In the entries below, count the lines holding "rigid". Reply with the number only.

Given records:

# # # # # # #

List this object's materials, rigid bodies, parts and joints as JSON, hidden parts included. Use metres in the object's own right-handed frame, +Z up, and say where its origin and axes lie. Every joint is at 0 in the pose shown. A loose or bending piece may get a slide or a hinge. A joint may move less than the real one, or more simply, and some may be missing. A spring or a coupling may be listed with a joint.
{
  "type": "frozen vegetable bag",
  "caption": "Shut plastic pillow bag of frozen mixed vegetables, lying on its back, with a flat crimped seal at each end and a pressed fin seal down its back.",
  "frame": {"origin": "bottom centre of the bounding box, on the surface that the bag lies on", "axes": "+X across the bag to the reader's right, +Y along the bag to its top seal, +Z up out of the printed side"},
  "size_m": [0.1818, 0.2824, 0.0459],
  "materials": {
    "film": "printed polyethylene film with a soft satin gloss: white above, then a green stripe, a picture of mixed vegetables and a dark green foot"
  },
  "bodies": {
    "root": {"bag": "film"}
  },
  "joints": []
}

# # # # # # #

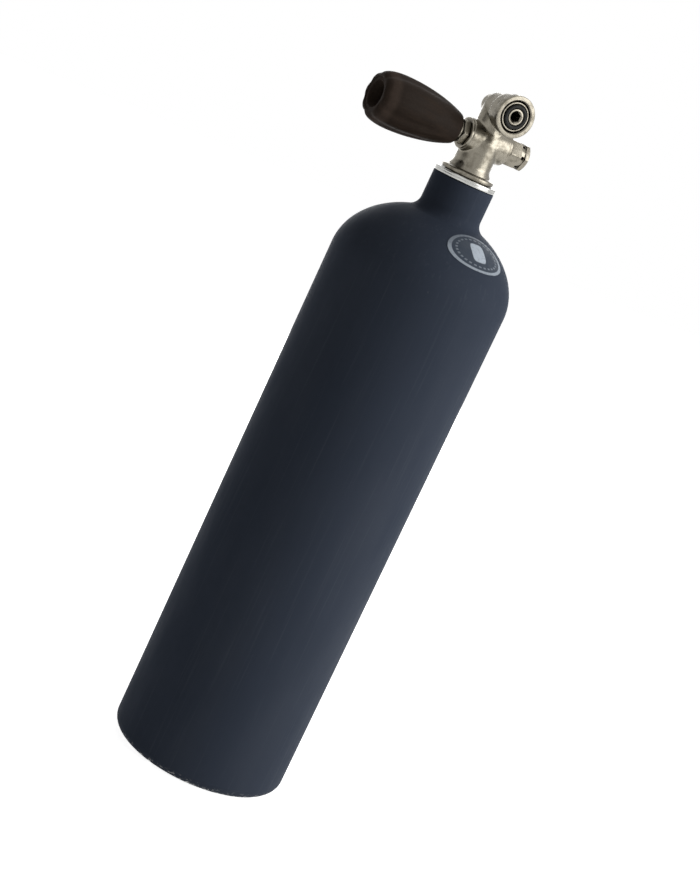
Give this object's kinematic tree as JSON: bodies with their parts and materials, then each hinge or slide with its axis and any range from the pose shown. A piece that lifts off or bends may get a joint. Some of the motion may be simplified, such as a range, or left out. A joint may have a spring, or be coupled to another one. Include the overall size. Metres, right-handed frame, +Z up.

# # # # # # #

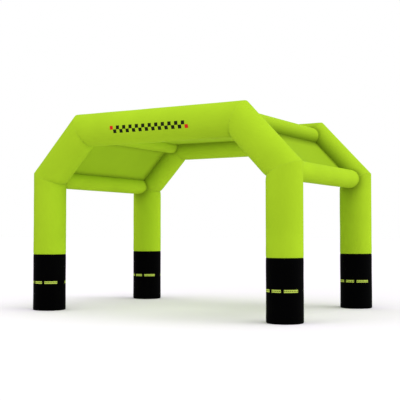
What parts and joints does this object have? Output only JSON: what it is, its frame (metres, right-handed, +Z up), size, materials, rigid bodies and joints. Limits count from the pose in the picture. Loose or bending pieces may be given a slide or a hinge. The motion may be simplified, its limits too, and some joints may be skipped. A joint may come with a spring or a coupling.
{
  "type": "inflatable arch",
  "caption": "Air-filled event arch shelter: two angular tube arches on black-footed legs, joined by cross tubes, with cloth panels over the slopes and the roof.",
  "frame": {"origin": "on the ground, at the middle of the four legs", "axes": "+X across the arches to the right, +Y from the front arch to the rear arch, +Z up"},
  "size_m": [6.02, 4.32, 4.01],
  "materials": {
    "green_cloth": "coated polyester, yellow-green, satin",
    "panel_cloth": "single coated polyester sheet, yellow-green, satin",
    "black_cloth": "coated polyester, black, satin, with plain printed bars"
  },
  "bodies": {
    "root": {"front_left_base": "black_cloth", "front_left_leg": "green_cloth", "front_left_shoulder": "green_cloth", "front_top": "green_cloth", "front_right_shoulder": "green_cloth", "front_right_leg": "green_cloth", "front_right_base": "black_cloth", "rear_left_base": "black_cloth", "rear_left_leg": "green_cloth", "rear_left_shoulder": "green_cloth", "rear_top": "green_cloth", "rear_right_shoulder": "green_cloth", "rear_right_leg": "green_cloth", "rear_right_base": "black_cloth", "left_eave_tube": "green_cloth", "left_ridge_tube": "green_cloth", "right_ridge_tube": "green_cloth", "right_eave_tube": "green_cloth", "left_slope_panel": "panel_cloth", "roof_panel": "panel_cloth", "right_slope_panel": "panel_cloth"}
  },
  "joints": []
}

# # # # # # #

Exercise solution: 2